# LGB Coop Container Car



## kclarey1 (Dec 27, 2013)

Hi all,

I received an LGB 45897 Coop Container Car recently as a gift and have been having some issues with it. I was wondering if anyone else was experiencing the same. 

First off the trucks follow the track... (I'm running R2 and R3); after going through a curve and going into a straight-away they remain turned, basically shaving/scraping down the track. Second off I must always put it at the end of a train as anything coupled to it won't remain coupled for long. I know I should just put couplers on both ends of my cars but I haven't gone around to it nor has it ever been necessary. 

Bottom line is I've owned a lot of LGB over the years and this one was the first problem child. Any suggestions would be greatly appreciated!

Thank you,

Kyle

*Edit* I replaced the original plastic wheels with a ball bearing set thinking that would help.


----------



## Dan Pierce (Jan 2, 2008)

I only run double hook and loops and metal wheels on all my cars.
Outside I prefer the solid metal wheels as these are heavier for a lower center of gravity and are vewry wind resistant.
Indoors the LGB rim type of wheels work great.


----------



## BigRedOne (Dec 13, 2012)

I have two of these. Personally, I don't like the swiveling axle assemblies common to LGB's two axle cars. I find the bogie cars function better.

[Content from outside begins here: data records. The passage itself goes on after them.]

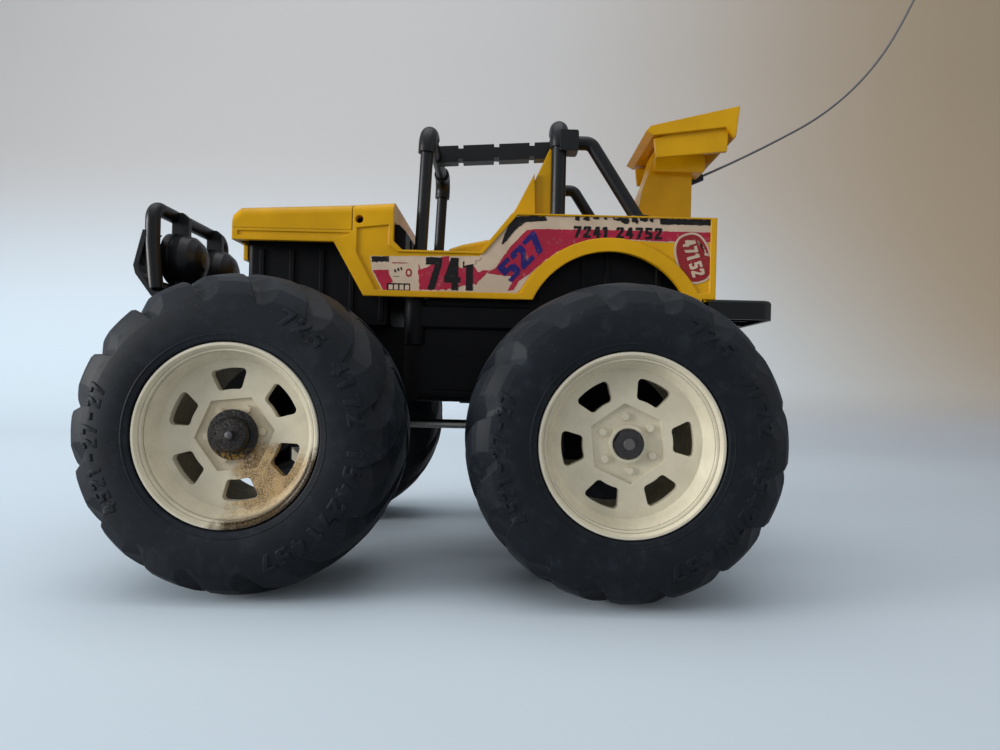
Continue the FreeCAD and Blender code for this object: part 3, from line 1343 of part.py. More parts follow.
# ---- building -----------------------------------------------------------------------
def build_wheels():
    """Rims, tyres and hub pieces at all four corners."""
    front_rim = rim(stub_radius, front_wheel_turn)
    rear_rim = rim(axle_radius, rear_wheel_turn)
    tyre_shape = tyre()
    nut = hub_nut()
    cap = hub_cap()
    names = ((1, "left"), (-1, "right"))
    for side, name in names:
        save("rim_front_" + name, at_wheel(front_rim, 0, side))
        save("rim_rear_" + name, at_wheel(rear_rim, rear_axle_x, side))
        save("tyre_front_" + name, at_wheel(tyre_shape, 0, side))
        save("tyre_rear_" + name, at_wheel(tyre_shape, rear_axle_x, side))
        save("hub_cap_" + name, at_wheel(cap, 0, side))
    save("rear_hub_nuts", *[at_wheel(nut, rear_axle_x, side) for side, name in names])


def build_drive():
    """Motor, gears, shafts and the two gear cases."""
    save("rear_gear_case", rear_gear_case())
    save("front_gear_case", front_gear_case())
    save("axle_bushes", *bushes(rear_axle_x, rear_tube_y), *bushes(0, yoke_y))
    save("drive_motor", motor_can())
    save("motor_rotor", motor_rotor())
    save("motor_pinion", motor_pinion())
    save("idler_gear", idler_gear())
    save("axle_gear", axle_gear())
    reach = wheel_face_y - 5.6
    save("rear_axle_shaft", rod((rear_axle_x, -reach, axle_z), (rear_axle_x, reach, axle_z),
                                axle_radius))
    save("rear_crown_gear", crown_gear(rear_axle_x, 1, axle_radius))
    save("front_crown_gear", crown_gear(0, -1, axle_radius))
    save("propeller_shaft", rod((rear_axle_x + pinion_big_end + 2.0, 0, axle_z),
                                (-pinion_big_end - 2.0, 0, axle_z), prop_radius))
    save("propeller_bevels", prop_pinion(rear_axle_x, 1), prop_pinion(0, -1))
    save("front_axle_shaft", front_axle_shaft())


def build_steering():
    """Knuckles, stub shafts, tie rod and servo."""
    save("knuckle_left", knuckle())
    save("knuckle_right", mirrored(knuckle()))
    save("stub_left", stub())
    save("stub_right", mirrored(stub()))
    save("tie_rod", tie_rod())
    save("steering_servo", servo())
    save("servo_arm", servo_arm())


def build_chassis():
    """Tub, inner boxes, battery, electronics and switch."""
    save("chassis_tub", tub())
    save("engine_bay", engine_bay())
    save("bed_box", bed_box())
    save("cockpit_tray", cockpit_tray())
    save("battery_door", battery_door())
    save("battery_cells", *battery_cells())
    save("battery_contacts", *battery_contacts())
    save("tub_fittings", battery_holder(), switch_housing())
    save("circuit_board", circuit_board())
    save("board_parts", *board_parts())
    save("power_switch", power_switch())


def build_body():
    """Body, seats, cage, wing, bumpers, lamps and aerial."""
    save("body_shell", body_shell())
    save("hood", hood())
    save("dashboard", dashboard())
    save("seats", seat(1), seat(-1))
    save("front_hoop", front_hoop())
    save("rear_hoop", rear_hoop())
    save("spine_bar", spine_bar())
    save("rear_braces", brace(1), brace(-1))
    save("wing", wing())
    save("wing_tower", wing_tower())
    save("antenna_socket", antenna_socket())
    save("antenna_whip", antenna_whip())
    save("bull_bar", bull_bar())
    save("lamp_housings", lamp_housing(), mirrored(lamp_housing()))
    save("lamp_lenses", lamp_lens(), mirrored(lamp_lens()))
    save("rear_bumper", rear_bumper())
    save("body_screws", *body_screws())


os.makedirs("parts", exist_ok=True)
build_wheels()
build_drive()
build_steering()
build_chassis()
build_body()
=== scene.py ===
import math
import random

import bmesh
import bpy
from mathutils import Matrix, Vector, noise
from mathutils.bvhtree import BVHTree


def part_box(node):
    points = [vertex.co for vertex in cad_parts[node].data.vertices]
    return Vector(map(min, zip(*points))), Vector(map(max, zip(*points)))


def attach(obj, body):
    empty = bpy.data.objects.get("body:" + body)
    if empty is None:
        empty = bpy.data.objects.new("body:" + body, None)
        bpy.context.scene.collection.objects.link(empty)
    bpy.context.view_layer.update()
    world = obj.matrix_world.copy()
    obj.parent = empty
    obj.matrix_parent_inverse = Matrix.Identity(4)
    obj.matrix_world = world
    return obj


bl_info = {
    "name": "Remote control car",
    "version": (1, 0, 0),
    "blender": (4, 5, 0),
    "location": "3D View > Sidebar > Car",
    "description": "Dresses the packed remote control car with finishes, stickers and small parts",
    "category": "Object",
}

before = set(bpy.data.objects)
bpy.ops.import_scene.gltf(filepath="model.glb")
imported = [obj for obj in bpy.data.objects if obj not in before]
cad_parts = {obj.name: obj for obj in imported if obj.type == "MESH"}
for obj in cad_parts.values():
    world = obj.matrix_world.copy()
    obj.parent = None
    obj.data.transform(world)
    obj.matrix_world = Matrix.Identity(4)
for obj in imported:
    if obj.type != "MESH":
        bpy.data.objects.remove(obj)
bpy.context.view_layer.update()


# ---- places on the car ---------------------------------------------------------------
def middle(node):
    """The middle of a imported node's box."""
    low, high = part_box(node)
    return (Vector(low) + Vector(high)) / 2


MM = 0.001
FRONT_AXLE = middle("tyre_front_left")
REAR_AXLE = middle("tyre_rear_left")
AXLE_Z = FRONT_AXLE.z
WHEEL_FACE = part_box("rim_front_left")[1][1]
PANEL_Y = 46.2 * MM              # flat side of the body, under the stickers
PANEL_GAP = 0.04 * MM            # air under the lowest sticker
LAMP_Y = 19.0 * MM
CREASE = math.radians(35)        # smooth pieces keep edges sharper than this
WHEELS = (                       # name, body, x of the axle, side
    ("front_left", "left_front_wheel", FRONT_AXLE.x, 1),
    ("front_right", "right_front_wheel", FRONT_AXLE.x, -1),
    ("rear_left", "rear_axle", REAR_AXLE.x, 1),
    ("rear_right", "rear_axle", REAR_AXLE.x, -1),
)


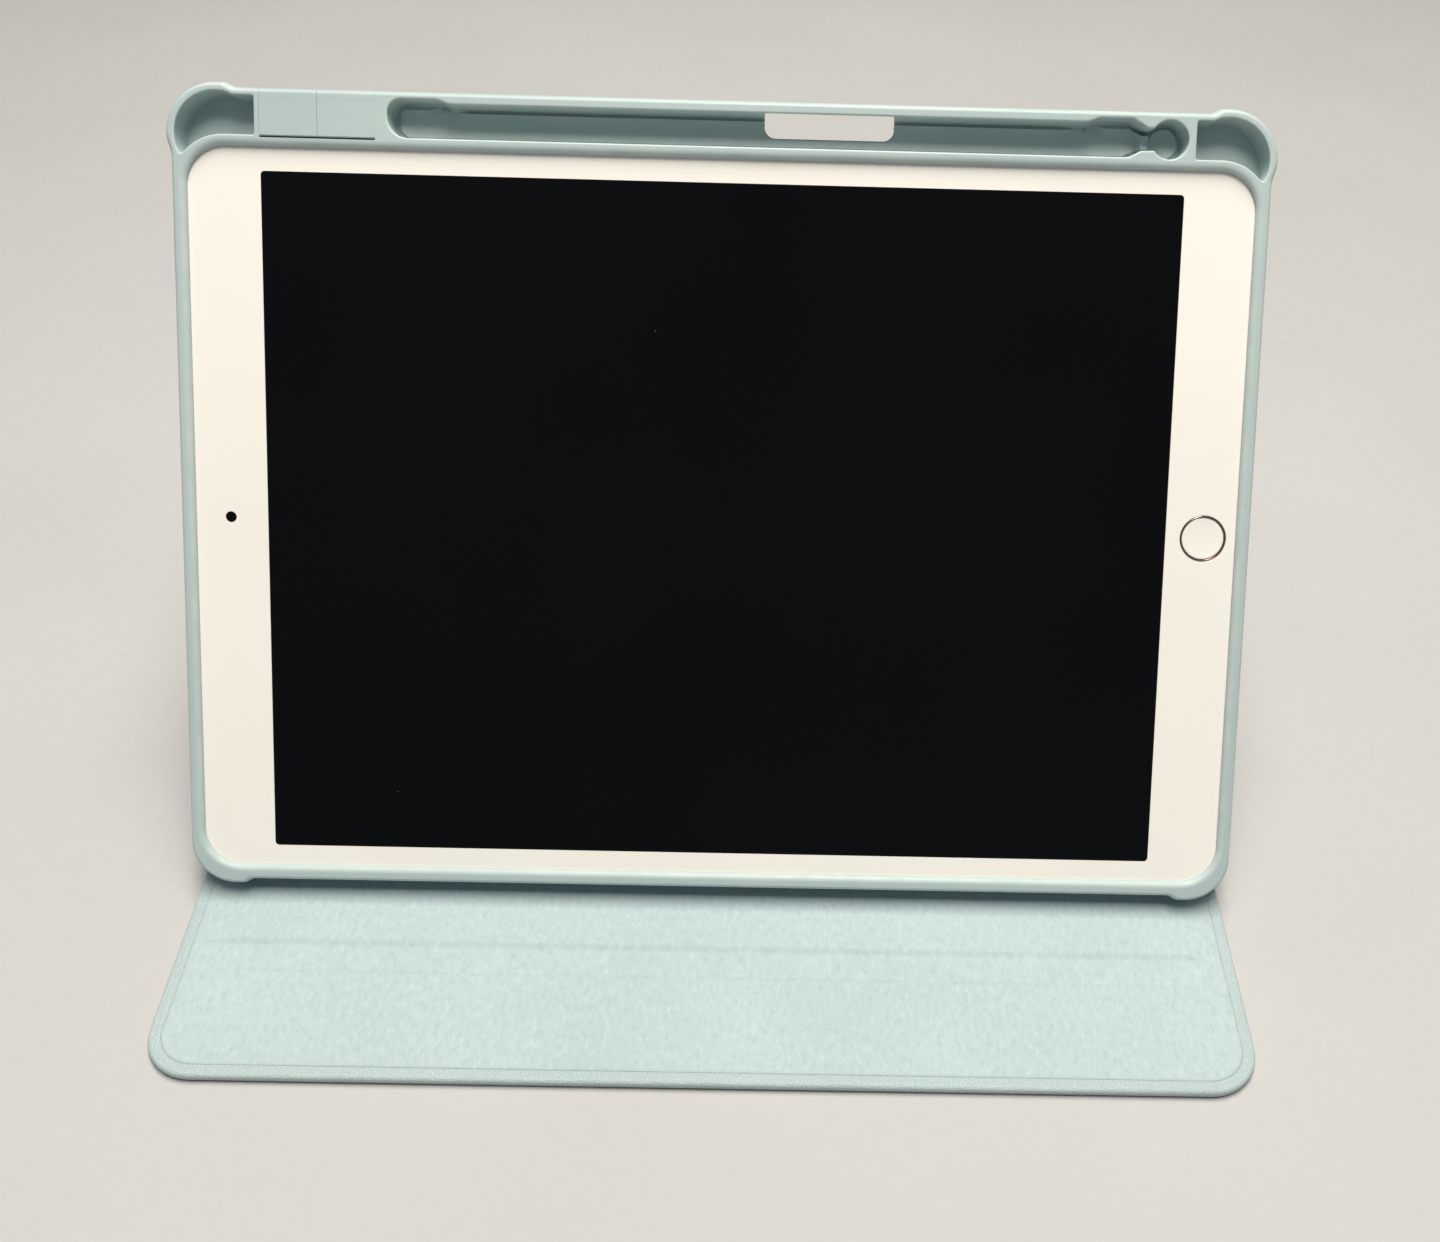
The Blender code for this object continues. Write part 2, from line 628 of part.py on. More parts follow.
COVER_FRAME = empty("cover_frame", (0.0, -FOOTPRINT / 2, PANEL_HALF), 0.0)
SPINE_FRAME = empty("spine_frame", (0.0, COVER_DEPTH, 0.0), 0.0, COVER_FRAME)
LEG_FRAME = empty("leg_frame", (0.0, SPINE_WIDTH, 0.0), LEG_ANGLE, SPINE_FRAME)
CREASE_FRAME = empty("crease_frame", (0.0, LEG_LENGTH, 0.0), LEAN - LEG_ANGLE, LEG_FRAME)
TRAY_FRAME = empty("tray_frame", (0.0, -CREASE_Y, CREASE_BEHIND), 0.0, CREASE_FRAME)

front_cover()
stiff_panel("spine", SPINE_FRAME, HINGE_GAP, SPINE_WIDTH - HINGE_GAP, BACK_HALF_WIDTH)
stiff_panel("leg", LEG_FRAME, HINGE_GAP, LEG_LENGTH - CREASE_GAP, BACK_HALF_WIDTH)
hinge_strips()
back_panel()
tray_shell()
tray_lip()
key_covers()
tablet_housing()
tablet_front()
rear_camera()
tablet_keys()
tablet_inside()
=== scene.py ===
import json
import math

import bmesh
import bpy
import numpy as np
from mathutils import Matrix, Vector
from mathutils.geometry import delaunay_2d_cdt


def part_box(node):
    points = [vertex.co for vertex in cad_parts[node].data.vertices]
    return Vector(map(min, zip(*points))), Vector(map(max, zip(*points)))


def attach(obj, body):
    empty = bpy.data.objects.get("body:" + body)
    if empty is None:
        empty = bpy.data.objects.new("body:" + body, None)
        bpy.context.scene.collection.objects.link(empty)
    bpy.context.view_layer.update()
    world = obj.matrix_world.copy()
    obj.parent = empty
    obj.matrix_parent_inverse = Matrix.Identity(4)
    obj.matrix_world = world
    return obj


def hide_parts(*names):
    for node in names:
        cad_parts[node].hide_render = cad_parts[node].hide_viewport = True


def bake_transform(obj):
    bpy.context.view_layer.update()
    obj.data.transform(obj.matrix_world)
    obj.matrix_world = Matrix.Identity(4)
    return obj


# Looks of the folio stand case and its tablet: moulded tray, folio panels, glass and stage.
# Each piece is drawn in the plane of its panel, ring by ring, and then placed by that panel's frame. Metres.

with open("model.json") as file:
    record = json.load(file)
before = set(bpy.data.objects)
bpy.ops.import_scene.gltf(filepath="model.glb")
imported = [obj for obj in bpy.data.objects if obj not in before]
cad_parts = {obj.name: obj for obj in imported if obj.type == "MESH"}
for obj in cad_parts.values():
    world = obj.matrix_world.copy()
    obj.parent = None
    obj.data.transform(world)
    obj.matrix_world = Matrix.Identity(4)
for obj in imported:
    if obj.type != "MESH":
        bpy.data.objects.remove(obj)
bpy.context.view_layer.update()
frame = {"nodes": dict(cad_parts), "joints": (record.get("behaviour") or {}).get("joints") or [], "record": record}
JOINTS = {joint["name"]: joint for joint in frame["joints"]}

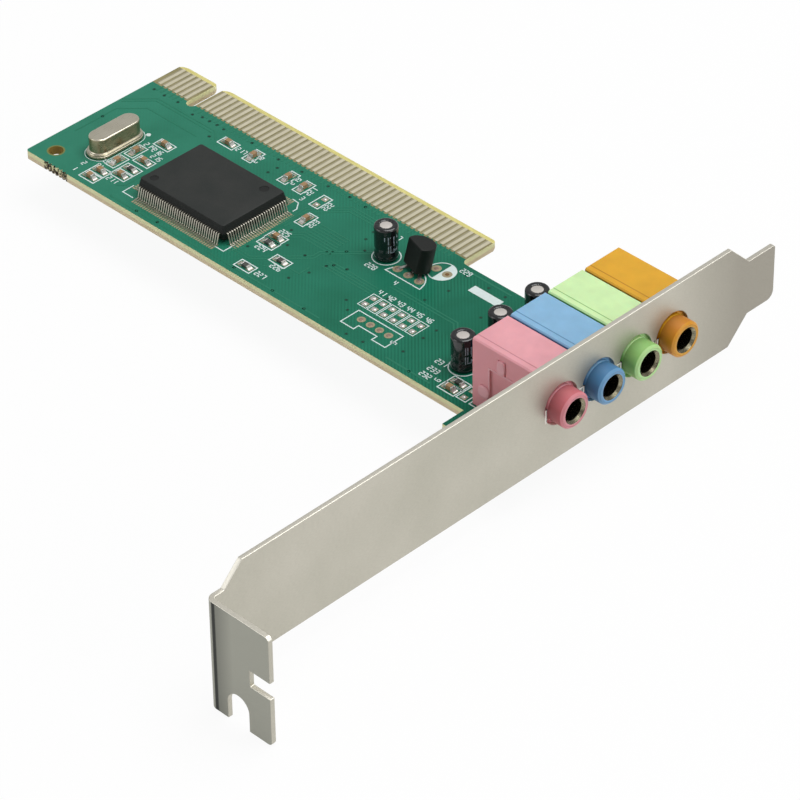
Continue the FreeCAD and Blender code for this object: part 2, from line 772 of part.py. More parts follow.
def chip_part(place, height, ends):
    """The body of a small chip part, or its two metal ends."""
    x, y, along = place
    half = chip_part_length / 2
    wide = chip_part_width / 2
    if ends:
        spans = ((-half, -half + end_cap_length), (half - end_cap_length, half))
    else:
        spans = ((-half + end_cap_length, half - end_cap_length),)
    solids = []
    for low, high in spans:
        if along == "x":
            solids.append(box((x + low, x + high), (y - wide, y + wide), (0, height)))
        else:
            solids.append(box((x - wide, x + wide), (y + low, y + high), (0, height)))
    return solids


def chip_parts(places, height, ends):
    return Part.makeCompound([solid for place in places for solid in chip_part(place, height, ends)])


save(make_board(), "circuit_board")
save(make_contacts(1), "edge_contacts_component_side")
save(make_contacts(-1), "edge_contacts_solder_side")
save(make_bracket(), "slot_bracket")
for index, colour in enumerate(socket_names):
    centre_y = socket_y(index)
    save(make_socket_housing(centre_y), colour + "_socket_housing")
    save(make_socket_cover(centre_y), colour + "_socket_cover")
    save(make_socket_liner(centre_y), colour + "_socket_liner")
    save(make_tip_spring(centre_y), colour + "_socket_tip_spring")
    save(make_ring_spring(centre_y), colour + "_socket_ring_spring")
save(make_chip_body(), "audio_chip_case")
save(make_chip_leads(), "audio_chip_leads")
save(make_crystal_base(), "crystal_base")
save(make_crystal_can(), "crystal_can")
save(make_crystal_leads(), "crystal_leads")
for index, (x, y) in enumerate(capacitor_places()):
    prefix = "filter_capacitor" if index == 0 else "output_capacitor_" + str(index)
    save(make_capacitor_can(x, y), prefix + "_can")
    save(make_capacitor_sleeve(x, y), prefix + "_sleeve")
    save(make_capacitor_leads(x, y), prefix + "_leads")
save(make_regulator_body(), "regulator_case")
save(make_regulator_leads(), "regulator_leads")
ceramics = ceramic_places + [socket_side_ceramic]
save(chip_parts(ceramics, ceramic_height, False), "ceramic_chip_bodies")
save(chip_parts(ceramics, ceramic_height, True), "ceramic_chip_ends")
resistors = resistor_places + [socket_side_resistor]
save(chip_parts(resistors, resistor_height, False), "resistor_chip_bodies")
save(chip_parts(resistors, resistor_height, True), "resistor_chip_ends")
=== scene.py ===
import json
import math
import random

import bmesh
import bpy
from mathutils import Matrix, Vector


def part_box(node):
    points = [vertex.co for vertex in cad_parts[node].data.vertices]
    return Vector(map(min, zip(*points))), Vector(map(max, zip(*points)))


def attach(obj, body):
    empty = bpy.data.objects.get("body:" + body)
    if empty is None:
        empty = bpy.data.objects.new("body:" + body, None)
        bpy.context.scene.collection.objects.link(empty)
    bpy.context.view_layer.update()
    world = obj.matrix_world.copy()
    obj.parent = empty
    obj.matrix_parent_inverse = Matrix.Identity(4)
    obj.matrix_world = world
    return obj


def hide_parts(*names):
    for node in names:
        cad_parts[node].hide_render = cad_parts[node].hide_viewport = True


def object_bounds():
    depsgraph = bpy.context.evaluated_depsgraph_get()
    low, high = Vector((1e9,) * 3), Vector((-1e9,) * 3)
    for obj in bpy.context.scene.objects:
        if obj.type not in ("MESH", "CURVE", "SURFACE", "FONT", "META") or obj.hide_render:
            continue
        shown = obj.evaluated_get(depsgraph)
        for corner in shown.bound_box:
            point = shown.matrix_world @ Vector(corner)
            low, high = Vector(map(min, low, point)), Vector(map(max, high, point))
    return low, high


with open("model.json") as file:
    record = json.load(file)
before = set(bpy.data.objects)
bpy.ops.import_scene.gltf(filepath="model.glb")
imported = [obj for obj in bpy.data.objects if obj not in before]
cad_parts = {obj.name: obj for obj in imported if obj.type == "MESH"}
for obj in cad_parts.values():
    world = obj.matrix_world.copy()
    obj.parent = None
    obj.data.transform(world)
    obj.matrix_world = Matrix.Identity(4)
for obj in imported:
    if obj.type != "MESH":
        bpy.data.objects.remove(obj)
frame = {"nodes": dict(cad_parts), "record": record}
cad_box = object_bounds()
random.seed(7)

# Lengths and places are in millimetres of the card's own axes, which start at the plate's
# outer face, the tab's outer face and the board's component face.
MM = 0.001
TAB_REACH = 12.0
BRACKET_LOW, BRACKET_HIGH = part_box("slot_bracket")
BOARD_LOW, BOARD_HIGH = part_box("circuit_board")
ORIGIN = Vector((BRACKET_HIGH.x - TAB_REACH * MM, BRACKET_LOW.y, BOARD_HIGH.z))
SOCKETS = ("pink", "blue", "lime", "orange")
CAPACITORS = ("filter_capacitor", "output_capacitor_1", "output_capacitor_2", "output_capacitor_3")


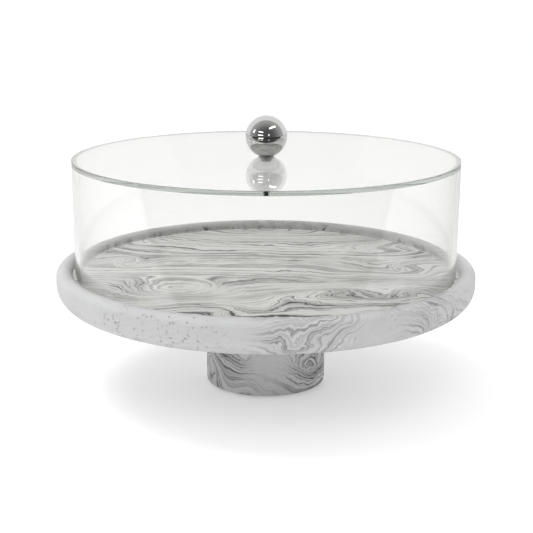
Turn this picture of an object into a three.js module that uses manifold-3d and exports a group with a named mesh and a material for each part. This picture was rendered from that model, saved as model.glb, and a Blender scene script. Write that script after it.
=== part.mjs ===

I want to try modifying one to fix the axle assembly in a centered position, but haven't done so yet.

As for uncoupling, how level is your track? I have a few places where tracks go from carpet to bare floor, and some cars do tend to uncouple in those places; longer cars are worse. LGB include a second coupling hook in the box, and having hooks on both cars should fix the uncoupling.


----------



## kclarey1 (Dec 27, 2013)

Thanks for your ideas. Yeah the axle assemblies on them aren't great. My track is fairly level but I think I'm going to have to compromise and and use hooks on both cars.


----------



## stevenfitch (May 21, 2015)

I have three of these and they derail with the slightest variation is track - i have noticed that compared to all other LGB stock that i have that they are very light weight.

I have tried adding some weight to them but putting a flat sheet of lead (spare roof flashing) inside the car but i think this is too high up for stability, next will try hanging some weight under the flat car bed.

These seem to be a lower quality than i have come to expect from LGB.


----------



## krs (Feb 29, 2008)

kclarey1 said:


> Hi all,
> 
> I received an LGB 45897 Coop Container Car recently as a gift and have been having some issues with it. I was wondering if anyone else was experiencing the same.
> 
> First off the trucks follow the track... (I'm running R2 and R3); after going through a curve and going into a straight-away they remain turned, basically shaving/scraping down the track.


I have come across that as well.

I have seen a couple of articles on the net where people designed a linkeage underneath the car that connects the two trucks and prevents this from happening.

There are also some commercial kits available to do the same thig - one is this one here:
http://www.gbdb.info/details.php?image_id=6792&mode=search&l=english

Knut


----------



## krs (Feb 29, 2008)

----


----------



## stevenfitch (May 21, 2015)

Any idea how to order those kits?

EDIT

Figured it out, the user guide on the page linked above (this forum wont let me post a link!) has a link to website and email address... all in German and e-mail sent in English so lets hope the guy on the other end is better with my language than i am with his!


----------



## Dan Pierce (Jan 2, 2008)

I have found the Kadee centering pieces work well on the smaller 2 axle cars (#839), and I also have used the truck mod which tied the 2 trucks together. I used scrap plastic from the kits I built.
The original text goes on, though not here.